> [Exercise] Reproduce each of the lines word for word.
--- START Data block ---
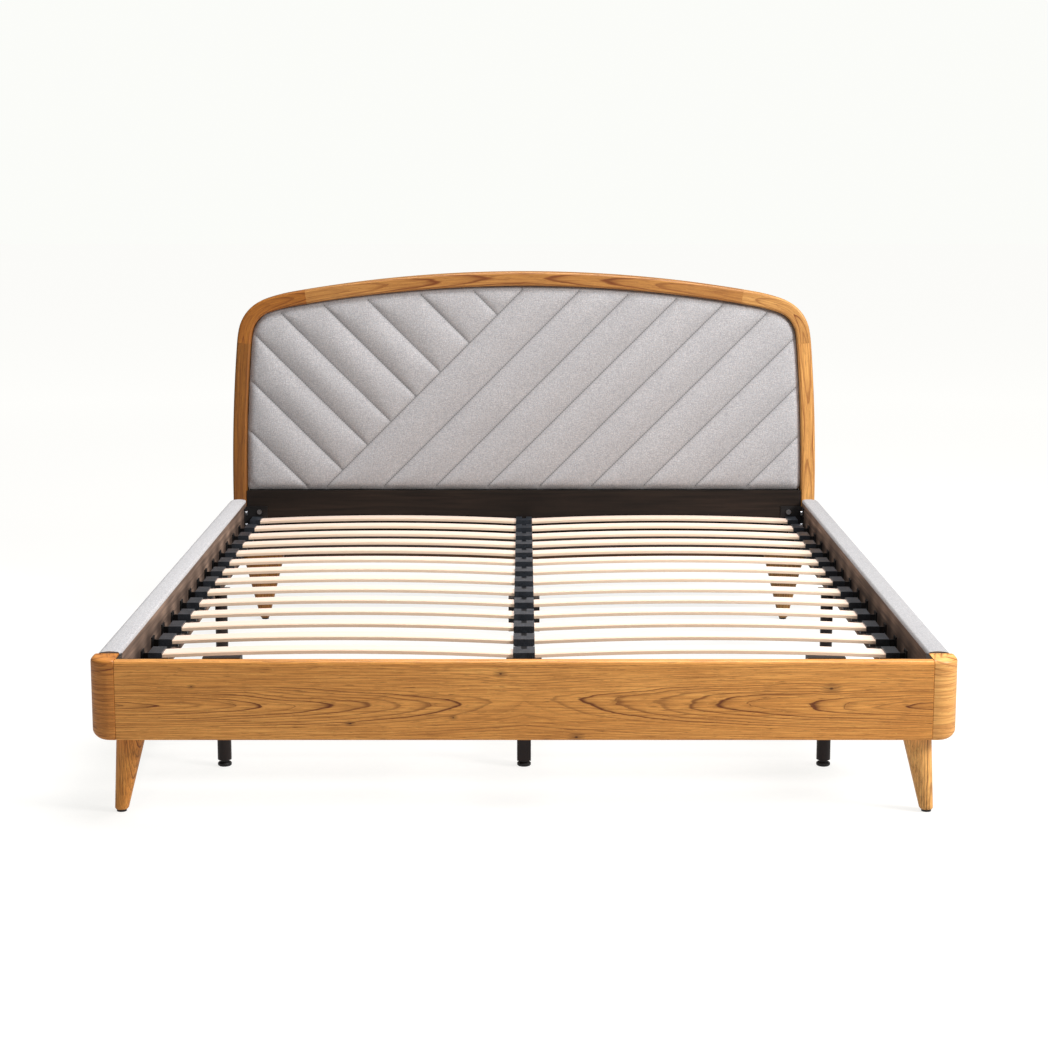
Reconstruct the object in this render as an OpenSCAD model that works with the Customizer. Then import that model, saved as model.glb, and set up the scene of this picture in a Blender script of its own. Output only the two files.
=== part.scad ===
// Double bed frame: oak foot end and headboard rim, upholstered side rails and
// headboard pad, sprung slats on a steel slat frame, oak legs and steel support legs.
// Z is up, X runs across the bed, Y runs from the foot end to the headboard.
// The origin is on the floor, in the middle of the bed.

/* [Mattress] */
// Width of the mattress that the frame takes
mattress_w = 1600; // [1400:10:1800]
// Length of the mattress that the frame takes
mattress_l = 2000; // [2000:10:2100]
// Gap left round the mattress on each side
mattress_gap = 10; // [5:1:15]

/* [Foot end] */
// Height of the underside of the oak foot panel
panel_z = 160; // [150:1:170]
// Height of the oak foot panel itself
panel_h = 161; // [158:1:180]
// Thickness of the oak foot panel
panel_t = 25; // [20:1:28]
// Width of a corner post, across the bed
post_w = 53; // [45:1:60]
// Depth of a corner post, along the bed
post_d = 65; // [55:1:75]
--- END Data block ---
> [Exercise response]
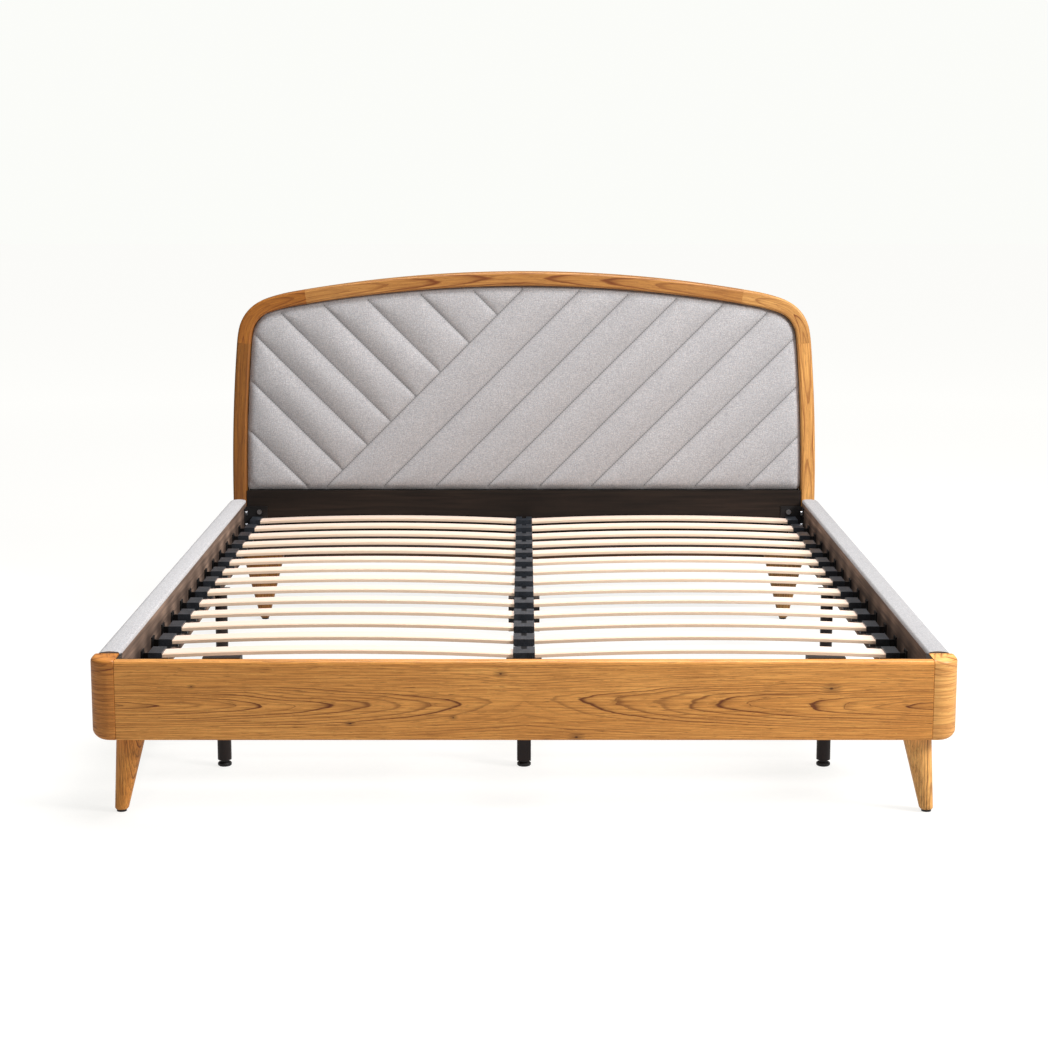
Reconstruct the object in this render as an OpenSCAD model that works with the Customizer. Then import that model, saved as model.glb, and set up the scene of this picture in a Blender script of its own. Output only the two files.
=== part.scad ===
// Double bed frame: oak foot end and headboard rim, upholstered side rails and
// headboard pad, sprung slats on a steel slat frame, oak legs and steel support legs.
// Z is up, X runs across the bed, Y runs from the foot end to the headboard.
// The origin is on the floor, in the middle of the bed.

/* [Mattress] */
// Width of the mattress that the frame takes
mattress_w = 1600; // [1400:10:1800]
// Length of the mattress that the frame takes
mattress_l = 2000; // [2000:10:2100]
// Gap left round the mattress on each side
mattress_gap = 10; // [5:1:15]

/* [Foot end] */
// Height of the underside of the oak foot panel
panel_z = 160; // [150:1:170]
// Height of the oak foot panel itself
panel_h = 161; // [158:1:180]
// Thickness of the oak foot panel
panel_t = 25; // [20:1:28]
// Width of a corner post, across the bed
post_w = 53; // [45:1:60]
// Depth of a corner post, along the bed
post_d = 65; // [55:1:75]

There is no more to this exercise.